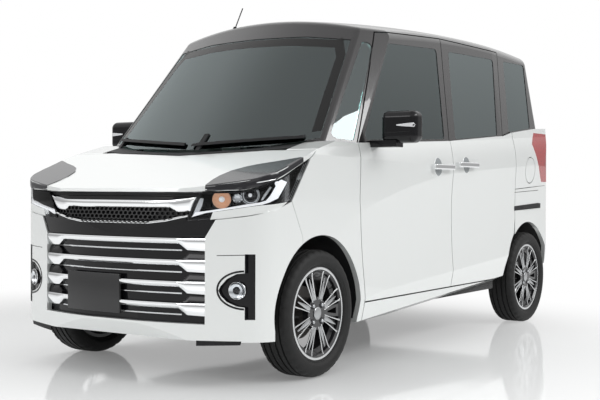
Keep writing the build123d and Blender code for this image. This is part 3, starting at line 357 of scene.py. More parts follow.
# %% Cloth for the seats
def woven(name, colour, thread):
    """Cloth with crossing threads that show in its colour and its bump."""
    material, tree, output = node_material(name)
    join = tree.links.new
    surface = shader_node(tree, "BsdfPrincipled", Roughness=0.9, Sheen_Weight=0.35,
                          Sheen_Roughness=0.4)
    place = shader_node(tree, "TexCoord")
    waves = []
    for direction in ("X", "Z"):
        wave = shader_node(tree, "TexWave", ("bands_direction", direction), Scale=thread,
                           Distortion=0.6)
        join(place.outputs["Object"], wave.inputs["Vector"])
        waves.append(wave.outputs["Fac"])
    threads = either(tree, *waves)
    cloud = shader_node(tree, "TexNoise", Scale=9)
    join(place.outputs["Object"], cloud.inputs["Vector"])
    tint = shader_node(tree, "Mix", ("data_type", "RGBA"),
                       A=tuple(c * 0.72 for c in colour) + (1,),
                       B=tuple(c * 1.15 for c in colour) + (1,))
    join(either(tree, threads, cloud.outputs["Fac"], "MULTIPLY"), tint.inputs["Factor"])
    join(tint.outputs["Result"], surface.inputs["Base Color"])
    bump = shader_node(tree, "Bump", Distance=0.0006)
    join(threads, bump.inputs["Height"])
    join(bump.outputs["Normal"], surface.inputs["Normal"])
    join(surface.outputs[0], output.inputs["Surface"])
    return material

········

* **EXERCISE DETAILS**
Reproduce the material precisely, including every line.

* **OUTPUT BELOW**
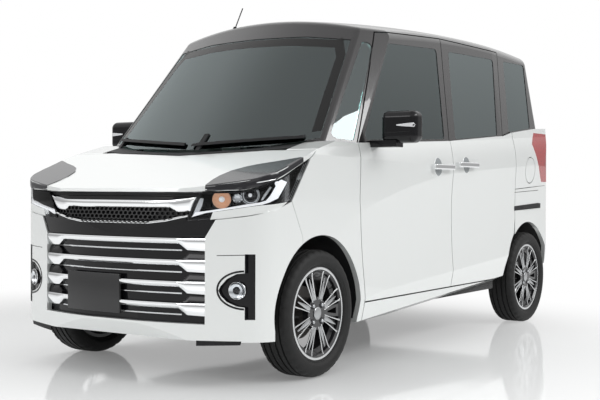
Keep writing the build123d and Blender code for this image. This is part 3, starting at line 357 of scene.py. More parts follow.
# %% Cloth for the seats
def woven(name, colour, thread):
    """Cloth with crossing threads that show in its colour and its bump."""
    material, tree, output = node_material(name)
    join = tree.links.new
    surface = shader_node(tree, "BsdfPrincipled", Roughness=0.9, Sheen_Weight=0.35,
                          Sheen_Roughness=0.4)
    place = shader_node(tree, "TexCoord")
    waves = []
    for direction in ("X", "Z"):
        wave = shader_node(tree, "TexWave", ("bands_direction", direction), Scale=thread,
                           Distortion=0.6)
        join(place.outputs["Object"], wave.inputs["Vector"])
        waves.append(wave.outputs["Fac"])
    threads = either(tree, *waves)
    cloud = shader_node(tree, "TexNoise", Scale=9)
    join(place.outputs["Object"], cloud.inputs["Vector"])
    tint = shader_node(tree, "Mix", ("data_type", "RGBA"),
                       A=tuple(c * 0.72 for c in colour) + (1,),
                       B=tuple(c * 1.15 for c in colour) + (1,))
    join(either(tree, threads, cloud.outputs["Fac"], "MULTIPLY"), tint.inputs["Factor"])
    join(tint.outputs["Result"], surface.inputs["Base Color"])
    bump = shader_node(tree, "Bump", Distance=0.0006)
    join(threads, bump.inputs["Height"])
    join(bump.outputs["Normal"], surface.inputs["Normal"])
    join(surface.outputs[0], output.inputs["Surface"])
    return material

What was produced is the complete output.